The exercise asks for every line of the data to be reproduced exactly.

» Data segment
########################################
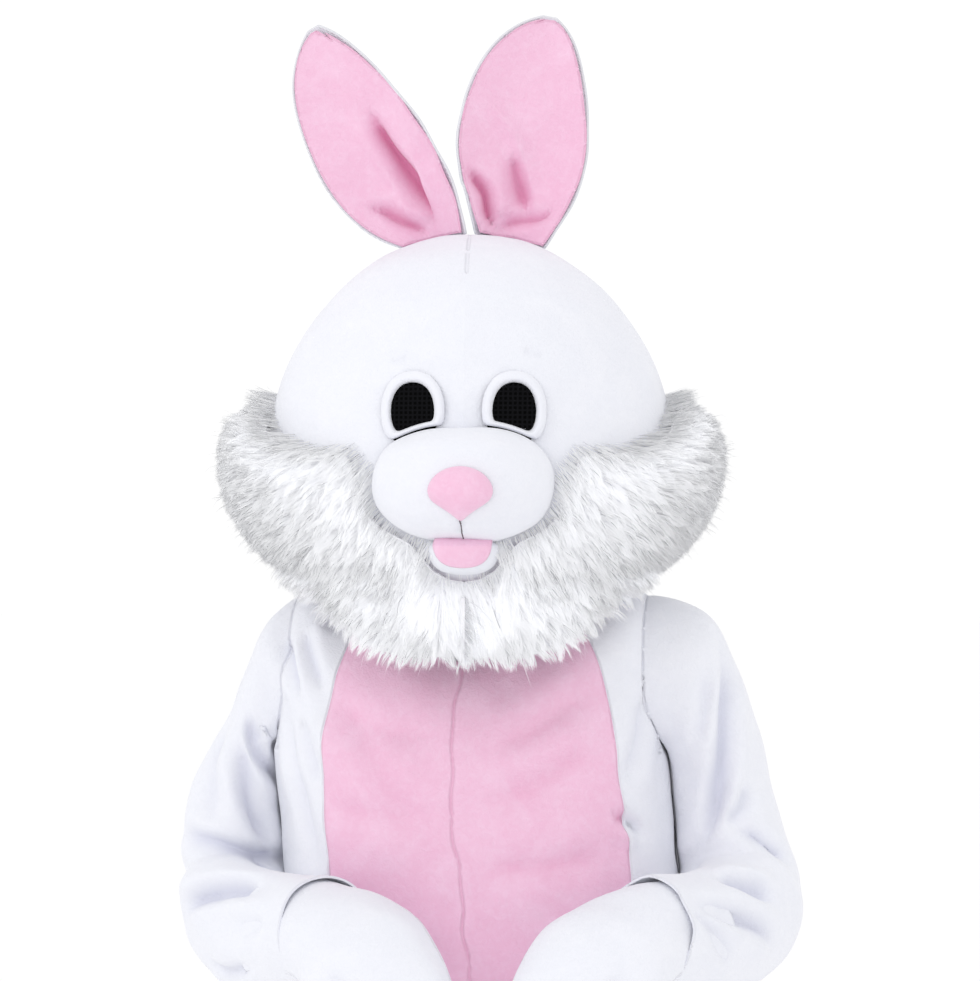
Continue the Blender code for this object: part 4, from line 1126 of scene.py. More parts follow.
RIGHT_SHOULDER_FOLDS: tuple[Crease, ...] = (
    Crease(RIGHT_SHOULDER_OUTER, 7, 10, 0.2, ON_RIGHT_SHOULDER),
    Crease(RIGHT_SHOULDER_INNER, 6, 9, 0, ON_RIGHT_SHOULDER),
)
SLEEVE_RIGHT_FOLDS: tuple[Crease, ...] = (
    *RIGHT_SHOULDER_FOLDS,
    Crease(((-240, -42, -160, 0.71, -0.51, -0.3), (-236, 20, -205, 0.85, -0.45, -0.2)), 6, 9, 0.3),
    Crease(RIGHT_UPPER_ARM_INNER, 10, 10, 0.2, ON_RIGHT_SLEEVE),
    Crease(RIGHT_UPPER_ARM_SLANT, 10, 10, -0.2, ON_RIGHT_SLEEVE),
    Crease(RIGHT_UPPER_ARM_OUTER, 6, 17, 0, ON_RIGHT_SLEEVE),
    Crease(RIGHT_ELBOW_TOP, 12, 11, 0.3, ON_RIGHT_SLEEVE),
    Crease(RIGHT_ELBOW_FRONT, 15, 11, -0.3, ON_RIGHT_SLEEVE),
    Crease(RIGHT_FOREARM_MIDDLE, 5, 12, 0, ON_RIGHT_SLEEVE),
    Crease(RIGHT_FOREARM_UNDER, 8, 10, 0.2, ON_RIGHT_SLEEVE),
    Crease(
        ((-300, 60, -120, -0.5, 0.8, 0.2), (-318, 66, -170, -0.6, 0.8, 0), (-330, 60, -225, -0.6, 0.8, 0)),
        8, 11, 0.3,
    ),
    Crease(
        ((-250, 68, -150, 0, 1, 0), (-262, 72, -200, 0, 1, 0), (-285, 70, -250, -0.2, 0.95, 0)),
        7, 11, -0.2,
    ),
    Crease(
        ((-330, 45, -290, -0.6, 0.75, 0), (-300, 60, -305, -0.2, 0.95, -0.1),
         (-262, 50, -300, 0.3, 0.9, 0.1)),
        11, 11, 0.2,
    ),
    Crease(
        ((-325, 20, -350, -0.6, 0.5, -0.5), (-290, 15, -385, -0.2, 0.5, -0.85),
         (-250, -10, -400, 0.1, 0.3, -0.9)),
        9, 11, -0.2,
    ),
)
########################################
» Result of this task
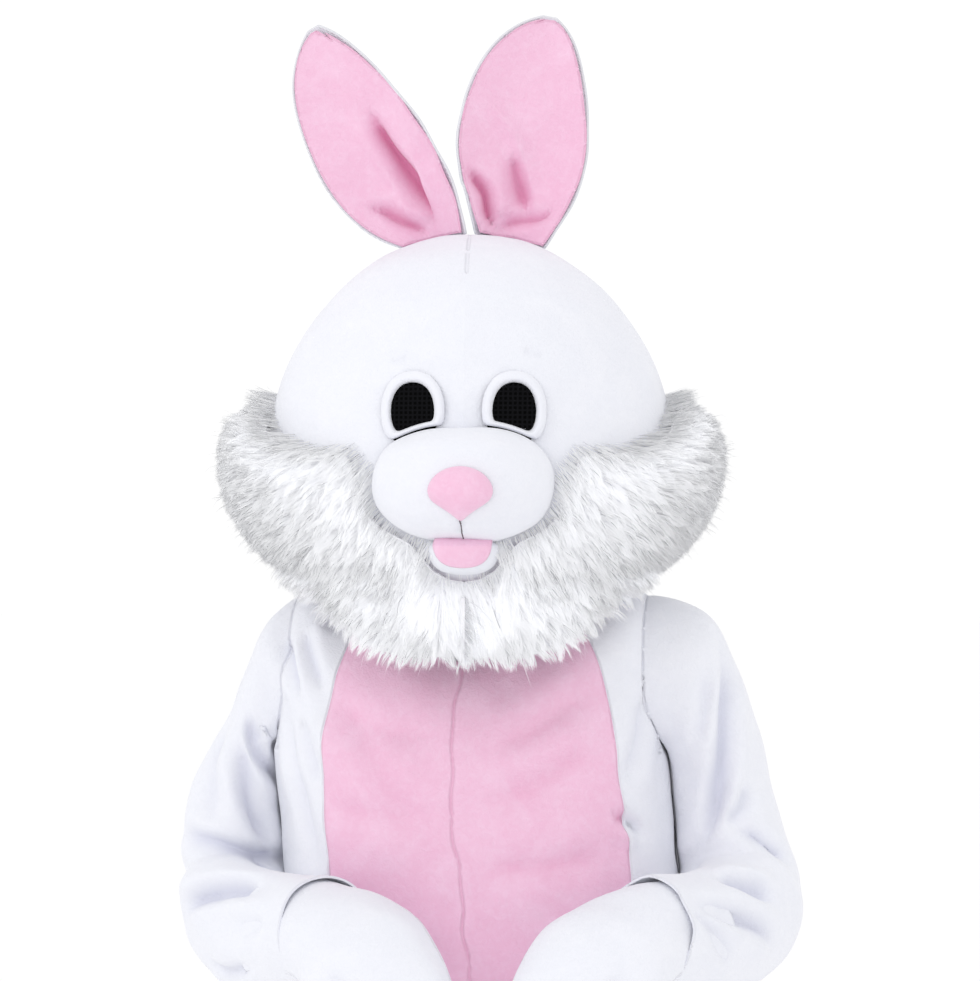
Continue the Blender code for this object: part 4, from line 1126 of scene.py. More parts follow.
RIGHT_SHOULDER_FOLDS: tuple[Crease, ...] = (
    Crease(RIGHT_SHOULDER_OUTER, 7, 10, 0.2, ON_RIGHT_SHOULDER),
    Crease(RIGHT_SHOULDER_INNER, 6, 9, 0, ON_RIGHT_SHOULDER),
)
SLEEVE_RIGHT_FOLDS: tuple[Crease, ...] = (
    *RIGHT_SHOULDER_FOLDS,
    Crease(((-240, -42, -160, 0.71, -0.51, -0.3), (-236, 20, -205, 0.85, -0.45, -0.2)), 6, 9, 0.3),
    Crease(RIGHT_UPPER_ARM_INNER, 10, 10, 0.2, ON_RIGHT_SLEEVE),
    Crease(RIGHT_UPPER_ARM_SLANT, 10, 10, -0.2, ON_RIGHT_SLEEVE),
    Crease(RIGHT_UPPER_ARM_OUTER, 6, 17, 0, ON_RIGHT_SLEEVE),
    Crease(RIGHT_ELBOW_TOP, 12, 11, 0.3, ON_RIGHT_SLEEVE),
    Crease(RIGHT_ELBOW_FRONT, 15, 11, -0.3, ON_RIGHT_SLEEVE),
    Crease(RIGHT_FOREARM_MIDDLE, 5, 12, 0, ON_RIGHT_SLEEVE),
    Crease(RIGHT_FOREARM_UNDER, 8, 10, 0.2, ON_RIGHT_SLEEVE),
    Crease(
        ((-300, 60, -120, -0.5, 0.8, 0.2), (-318, 66, -170, -0.6, 0.8, 0), (-330, 60, -225, -0.6, 0.8, 0)),
        8, 11, 0.3,
    ),
    Crease(
        ((-250, 68, -150, 0, 1, 0), (-262, 72, -200, 0, 1, 0), (-285, 70, -250, -0.2, 0.95, 0)),
        7, 11, -0.2,
    ),
    Crease(
        ((-330, 45, -290, -0.6, 0.75, 0), (-300, 60, -305, -0.2, 0.95, -0.1),
         (-262, 50, -300, 0.3, 0.9, 0.1)),
        11, 11, 0.2,
    ),
    Crease(
        ((-325, 20, -350, -0.6, 0.5, -0.5), (-290, 15, -385, -0.2, 0.5, -0.85),
         (-250, -10, -400, 0.1, 0.3, -0.9)),
        9, 11, -0.2,
    ),
)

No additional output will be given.